Q3 Revenue Increase Despite Net Income Decline
Impact of LiveCity Donation and Disposal Loss
"Bad Things Seem Over" Non-Core Asset Sales and Tving Growth Expected

Hana Securities adjusted the target price for CJ ENM down by 5% to 95,000 KRW on the 8th, following a large-scale loss due to recent cost recognition related to Live City. The investment rating of 'Buy' was maintained. CJ ENM's closing price on the previous trading day was 58,100 KRW.

[Click eStock] "CJ ENM Faces Large Losses from Live City... Target Price Cut by 5%"

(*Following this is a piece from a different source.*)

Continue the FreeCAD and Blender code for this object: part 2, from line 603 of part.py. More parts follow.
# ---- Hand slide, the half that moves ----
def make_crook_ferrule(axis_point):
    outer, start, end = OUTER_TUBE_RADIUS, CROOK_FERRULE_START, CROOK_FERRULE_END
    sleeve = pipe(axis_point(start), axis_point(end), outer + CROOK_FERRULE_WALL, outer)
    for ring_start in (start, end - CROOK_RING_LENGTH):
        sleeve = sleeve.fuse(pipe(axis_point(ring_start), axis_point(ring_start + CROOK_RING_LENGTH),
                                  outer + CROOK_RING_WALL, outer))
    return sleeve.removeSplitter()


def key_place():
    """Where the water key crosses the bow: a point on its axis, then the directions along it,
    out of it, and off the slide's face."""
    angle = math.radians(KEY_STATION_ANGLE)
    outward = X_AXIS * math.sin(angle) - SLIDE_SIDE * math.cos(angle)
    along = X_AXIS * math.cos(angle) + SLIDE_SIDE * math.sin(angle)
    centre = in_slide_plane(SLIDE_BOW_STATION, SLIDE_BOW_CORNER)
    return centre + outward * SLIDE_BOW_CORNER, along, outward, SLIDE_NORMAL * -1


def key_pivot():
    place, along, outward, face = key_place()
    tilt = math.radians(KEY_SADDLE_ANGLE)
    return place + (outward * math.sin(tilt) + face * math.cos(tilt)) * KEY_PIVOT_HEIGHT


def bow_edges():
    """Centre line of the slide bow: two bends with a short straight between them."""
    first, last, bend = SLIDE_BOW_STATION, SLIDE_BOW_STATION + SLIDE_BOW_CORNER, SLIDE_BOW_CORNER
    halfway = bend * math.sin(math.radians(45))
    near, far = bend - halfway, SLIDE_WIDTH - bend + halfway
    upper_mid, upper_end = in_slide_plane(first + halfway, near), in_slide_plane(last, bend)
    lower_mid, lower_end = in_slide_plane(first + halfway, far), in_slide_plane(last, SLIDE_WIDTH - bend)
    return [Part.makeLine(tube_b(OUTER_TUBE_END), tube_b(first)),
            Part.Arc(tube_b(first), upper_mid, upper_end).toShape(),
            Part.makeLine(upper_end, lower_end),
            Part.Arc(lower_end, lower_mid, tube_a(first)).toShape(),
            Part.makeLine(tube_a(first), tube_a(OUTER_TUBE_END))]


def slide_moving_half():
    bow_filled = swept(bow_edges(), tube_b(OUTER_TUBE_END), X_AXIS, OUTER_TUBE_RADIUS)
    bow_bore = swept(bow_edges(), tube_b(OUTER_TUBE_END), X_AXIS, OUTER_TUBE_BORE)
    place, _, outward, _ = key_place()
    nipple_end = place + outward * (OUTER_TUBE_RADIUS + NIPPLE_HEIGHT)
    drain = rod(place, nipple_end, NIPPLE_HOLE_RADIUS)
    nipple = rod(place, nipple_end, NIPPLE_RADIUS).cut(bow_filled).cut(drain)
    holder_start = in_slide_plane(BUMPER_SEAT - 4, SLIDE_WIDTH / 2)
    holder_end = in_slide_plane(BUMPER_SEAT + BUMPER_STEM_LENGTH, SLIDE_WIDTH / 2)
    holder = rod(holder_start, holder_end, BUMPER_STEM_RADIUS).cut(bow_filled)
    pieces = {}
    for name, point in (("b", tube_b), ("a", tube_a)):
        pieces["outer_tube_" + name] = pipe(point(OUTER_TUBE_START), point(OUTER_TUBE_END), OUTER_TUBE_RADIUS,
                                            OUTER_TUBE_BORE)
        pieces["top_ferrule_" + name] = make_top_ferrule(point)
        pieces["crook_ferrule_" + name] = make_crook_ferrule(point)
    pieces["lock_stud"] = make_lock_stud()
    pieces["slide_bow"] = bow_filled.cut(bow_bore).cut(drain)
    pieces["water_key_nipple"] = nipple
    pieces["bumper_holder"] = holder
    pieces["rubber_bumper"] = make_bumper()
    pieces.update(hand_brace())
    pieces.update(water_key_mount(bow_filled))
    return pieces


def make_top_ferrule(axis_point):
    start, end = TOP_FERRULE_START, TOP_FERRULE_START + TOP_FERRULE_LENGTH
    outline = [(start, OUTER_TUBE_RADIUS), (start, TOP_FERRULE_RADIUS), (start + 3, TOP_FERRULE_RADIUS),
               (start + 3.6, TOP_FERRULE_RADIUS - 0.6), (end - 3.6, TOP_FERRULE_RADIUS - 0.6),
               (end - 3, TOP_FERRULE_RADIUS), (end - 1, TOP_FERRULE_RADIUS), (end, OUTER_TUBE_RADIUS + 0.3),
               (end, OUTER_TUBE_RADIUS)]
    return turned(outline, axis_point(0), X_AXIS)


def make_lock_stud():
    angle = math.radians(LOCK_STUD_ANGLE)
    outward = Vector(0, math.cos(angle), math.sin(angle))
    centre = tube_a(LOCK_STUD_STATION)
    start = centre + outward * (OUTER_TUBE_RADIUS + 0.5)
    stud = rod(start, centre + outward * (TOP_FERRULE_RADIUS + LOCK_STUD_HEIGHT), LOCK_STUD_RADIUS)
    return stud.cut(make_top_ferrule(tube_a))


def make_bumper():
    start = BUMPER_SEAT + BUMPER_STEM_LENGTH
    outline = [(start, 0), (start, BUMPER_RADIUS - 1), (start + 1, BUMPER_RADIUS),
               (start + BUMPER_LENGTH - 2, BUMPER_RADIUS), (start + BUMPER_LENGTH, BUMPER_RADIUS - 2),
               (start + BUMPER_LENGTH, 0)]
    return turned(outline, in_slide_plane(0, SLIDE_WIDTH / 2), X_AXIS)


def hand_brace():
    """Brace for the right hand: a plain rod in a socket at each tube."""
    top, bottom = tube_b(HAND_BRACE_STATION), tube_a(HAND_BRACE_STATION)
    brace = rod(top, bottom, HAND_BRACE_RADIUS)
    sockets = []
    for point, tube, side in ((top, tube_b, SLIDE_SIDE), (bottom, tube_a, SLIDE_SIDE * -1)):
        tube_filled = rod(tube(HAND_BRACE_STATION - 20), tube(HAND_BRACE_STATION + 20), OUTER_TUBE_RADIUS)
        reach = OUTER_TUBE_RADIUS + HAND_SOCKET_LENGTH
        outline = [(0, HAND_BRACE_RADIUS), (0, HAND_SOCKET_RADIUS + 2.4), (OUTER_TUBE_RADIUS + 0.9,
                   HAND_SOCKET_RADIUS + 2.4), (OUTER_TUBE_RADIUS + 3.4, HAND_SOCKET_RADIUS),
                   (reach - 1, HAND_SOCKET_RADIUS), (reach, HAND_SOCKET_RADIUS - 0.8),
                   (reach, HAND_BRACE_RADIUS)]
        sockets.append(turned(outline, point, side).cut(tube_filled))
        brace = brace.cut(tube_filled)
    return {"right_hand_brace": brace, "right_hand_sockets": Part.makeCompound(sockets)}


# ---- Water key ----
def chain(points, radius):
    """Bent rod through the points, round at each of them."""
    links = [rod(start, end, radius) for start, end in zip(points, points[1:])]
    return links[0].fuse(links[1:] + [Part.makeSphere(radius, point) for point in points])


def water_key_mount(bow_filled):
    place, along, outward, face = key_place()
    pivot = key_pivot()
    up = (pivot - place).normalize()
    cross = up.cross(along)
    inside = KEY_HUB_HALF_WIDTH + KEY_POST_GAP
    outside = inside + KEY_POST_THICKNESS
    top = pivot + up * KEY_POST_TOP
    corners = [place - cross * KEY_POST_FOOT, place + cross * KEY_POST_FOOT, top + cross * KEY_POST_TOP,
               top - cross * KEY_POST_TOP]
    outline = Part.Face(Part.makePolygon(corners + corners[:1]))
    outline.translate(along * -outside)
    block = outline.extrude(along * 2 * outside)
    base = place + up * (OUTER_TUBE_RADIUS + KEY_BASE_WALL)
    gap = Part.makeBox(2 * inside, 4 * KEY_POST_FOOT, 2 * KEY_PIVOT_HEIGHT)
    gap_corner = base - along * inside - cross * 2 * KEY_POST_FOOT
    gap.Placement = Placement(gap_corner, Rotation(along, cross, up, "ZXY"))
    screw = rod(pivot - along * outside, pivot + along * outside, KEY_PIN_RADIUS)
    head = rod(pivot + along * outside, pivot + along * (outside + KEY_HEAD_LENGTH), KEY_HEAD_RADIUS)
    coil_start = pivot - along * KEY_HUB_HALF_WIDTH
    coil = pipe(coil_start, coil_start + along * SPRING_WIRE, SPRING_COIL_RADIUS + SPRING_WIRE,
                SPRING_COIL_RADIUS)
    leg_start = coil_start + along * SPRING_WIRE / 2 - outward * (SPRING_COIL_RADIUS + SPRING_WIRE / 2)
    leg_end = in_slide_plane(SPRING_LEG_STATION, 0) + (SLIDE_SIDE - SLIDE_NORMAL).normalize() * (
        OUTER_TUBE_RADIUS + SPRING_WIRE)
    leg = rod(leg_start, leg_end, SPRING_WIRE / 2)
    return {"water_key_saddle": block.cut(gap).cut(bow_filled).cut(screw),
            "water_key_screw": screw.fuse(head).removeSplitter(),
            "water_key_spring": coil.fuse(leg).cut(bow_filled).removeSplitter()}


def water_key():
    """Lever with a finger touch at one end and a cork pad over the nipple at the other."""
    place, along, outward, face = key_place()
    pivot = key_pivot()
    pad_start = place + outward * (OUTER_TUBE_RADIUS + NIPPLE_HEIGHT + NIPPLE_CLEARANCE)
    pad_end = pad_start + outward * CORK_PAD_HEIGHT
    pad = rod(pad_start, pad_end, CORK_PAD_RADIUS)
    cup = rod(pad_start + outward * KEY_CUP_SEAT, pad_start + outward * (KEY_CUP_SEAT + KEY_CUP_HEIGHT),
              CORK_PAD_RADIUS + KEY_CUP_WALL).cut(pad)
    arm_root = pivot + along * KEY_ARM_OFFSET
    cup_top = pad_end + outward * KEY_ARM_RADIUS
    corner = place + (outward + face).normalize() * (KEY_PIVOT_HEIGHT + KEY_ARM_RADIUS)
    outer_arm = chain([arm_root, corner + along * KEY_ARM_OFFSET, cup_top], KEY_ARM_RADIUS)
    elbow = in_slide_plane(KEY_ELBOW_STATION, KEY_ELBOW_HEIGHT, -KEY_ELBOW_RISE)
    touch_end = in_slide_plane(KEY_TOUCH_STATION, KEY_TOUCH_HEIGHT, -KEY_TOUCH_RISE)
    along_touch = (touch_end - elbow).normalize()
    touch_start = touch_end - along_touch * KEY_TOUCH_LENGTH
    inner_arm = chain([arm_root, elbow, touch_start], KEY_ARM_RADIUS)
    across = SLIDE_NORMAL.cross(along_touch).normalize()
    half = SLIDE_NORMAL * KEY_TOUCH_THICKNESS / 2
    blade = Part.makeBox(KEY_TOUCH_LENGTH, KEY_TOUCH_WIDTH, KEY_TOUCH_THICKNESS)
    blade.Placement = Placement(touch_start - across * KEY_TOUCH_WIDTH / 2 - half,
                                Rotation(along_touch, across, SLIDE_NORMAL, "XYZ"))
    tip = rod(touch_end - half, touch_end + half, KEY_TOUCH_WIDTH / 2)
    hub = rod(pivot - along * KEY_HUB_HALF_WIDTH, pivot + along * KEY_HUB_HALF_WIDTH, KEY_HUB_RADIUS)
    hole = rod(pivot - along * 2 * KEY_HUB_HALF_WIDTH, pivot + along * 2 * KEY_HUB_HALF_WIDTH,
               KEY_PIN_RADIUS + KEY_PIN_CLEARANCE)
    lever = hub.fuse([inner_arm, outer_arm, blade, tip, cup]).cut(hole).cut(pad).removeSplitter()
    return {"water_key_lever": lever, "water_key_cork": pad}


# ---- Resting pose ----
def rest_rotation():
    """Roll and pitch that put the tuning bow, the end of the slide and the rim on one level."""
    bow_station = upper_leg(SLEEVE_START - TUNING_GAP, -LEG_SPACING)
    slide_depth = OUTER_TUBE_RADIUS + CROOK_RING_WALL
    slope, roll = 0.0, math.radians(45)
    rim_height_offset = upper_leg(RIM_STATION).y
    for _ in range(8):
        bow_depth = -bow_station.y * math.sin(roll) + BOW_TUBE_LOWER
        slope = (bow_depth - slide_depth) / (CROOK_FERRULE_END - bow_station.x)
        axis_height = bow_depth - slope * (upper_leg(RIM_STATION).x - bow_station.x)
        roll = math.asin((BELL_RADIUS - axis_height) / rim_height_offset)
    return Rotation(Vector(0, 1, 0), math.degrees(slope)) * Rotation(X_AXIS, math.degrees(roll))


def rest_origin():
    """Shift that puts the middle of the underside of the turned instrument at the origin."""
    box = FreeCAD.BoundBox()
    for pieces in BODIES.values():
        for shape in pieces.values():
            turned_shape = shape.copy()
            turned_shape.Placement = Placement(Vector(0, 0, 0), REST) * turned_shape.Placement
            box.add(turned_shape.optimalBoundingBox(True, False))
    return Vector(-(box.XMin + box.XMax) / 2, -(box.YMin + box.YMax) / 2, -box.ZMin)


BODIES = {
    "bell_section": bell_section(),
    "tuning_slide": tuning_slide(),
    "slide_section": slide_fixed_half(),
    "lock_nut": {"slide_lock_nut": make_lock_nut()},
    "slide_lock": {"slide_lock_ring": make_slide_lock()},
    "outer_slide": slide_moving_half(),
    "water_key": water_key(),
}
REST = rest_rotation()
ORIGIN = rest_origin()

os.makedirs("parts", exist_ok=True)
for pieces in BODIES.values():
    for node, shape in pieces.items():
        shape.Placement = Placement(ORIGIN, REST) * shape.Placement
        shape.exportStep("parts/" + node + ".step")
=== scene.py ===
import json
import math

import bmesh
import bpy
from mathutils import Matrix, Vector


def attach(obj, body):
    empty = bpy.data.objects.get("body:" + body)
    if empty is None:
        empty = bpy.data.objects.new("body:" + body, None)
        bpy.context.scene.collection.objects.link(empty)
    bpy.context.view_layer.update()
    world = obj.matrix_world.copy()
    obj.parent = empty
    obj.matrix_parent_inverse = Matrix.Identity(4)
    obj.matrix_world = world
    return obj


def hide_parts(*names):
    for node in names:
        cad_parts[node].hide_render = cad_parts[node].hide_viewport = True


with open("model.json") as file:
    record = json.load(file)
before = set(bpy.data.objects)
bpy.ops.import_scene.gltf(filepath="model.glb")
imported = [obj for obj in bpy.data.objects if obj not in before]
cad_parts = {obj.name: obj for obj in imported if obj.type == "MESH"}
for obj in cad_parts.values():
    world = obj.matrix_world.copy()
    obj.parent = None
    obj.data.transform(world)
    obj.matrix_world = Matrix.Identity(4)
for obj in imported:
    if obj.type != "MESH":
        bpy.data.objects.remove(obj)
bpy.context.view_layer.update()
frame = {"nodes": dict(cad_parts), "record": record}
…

Researchers Kihoon Lee and Hyunsoo Kim of Hana Securities stated, "This adjustment reflects most of the potential risks going forward, and there remains optimism for stock price recovery due to the divestment of non-core assets and growth potential in TVING and the music industry."


According to Hana Securities, CJ ENM's Q3 revenue was 1.12 trillion KRW, and operating profit was 15.8 billion KRW, representing a 114% increase year-on-year; however, net profit sharply declined to -531.4 billion KRW. This was due to cost recognition from the donation and construction-related asset and land disposal losses associated with the Live City project. Therefore, the Live City issue regarding profit and loss can be considered in its final stages.


The Media Platform division saw a reduction in operating losses due to stabilized TV advertising and an increase in TVING users (surpassing 7.8 million), with the box office success of the movie Veteran 2 contributing to revenue. Conversely, the Film and Drama division underperformed due to Studio Dragon's return to losses and losses from The Fifth Season, though some successful works helped mitigate losses.


CJ ENM's Q4 operating profit is expected to reach 87.5 billion KRW, a 49% increase year-on-year. TVING is rapidly growing and may reach breakeven within the year, while the Film/Drama division is anticipated to achieve a strong turnaround to profitability, supported by Studio Dragon's profit recovery and the release of the movie Harbin. Additionally, the Music division is expected to improve performance due to major artist tours and the upfront recognition of debut costs.


CJ ENM is pursuing the sale of non-core assets, including its stake in Netmarble, to improve its financial structure. This is expected to provide a foundation for positive stock price impact driven by the growth potential of TVING and the music business in the future.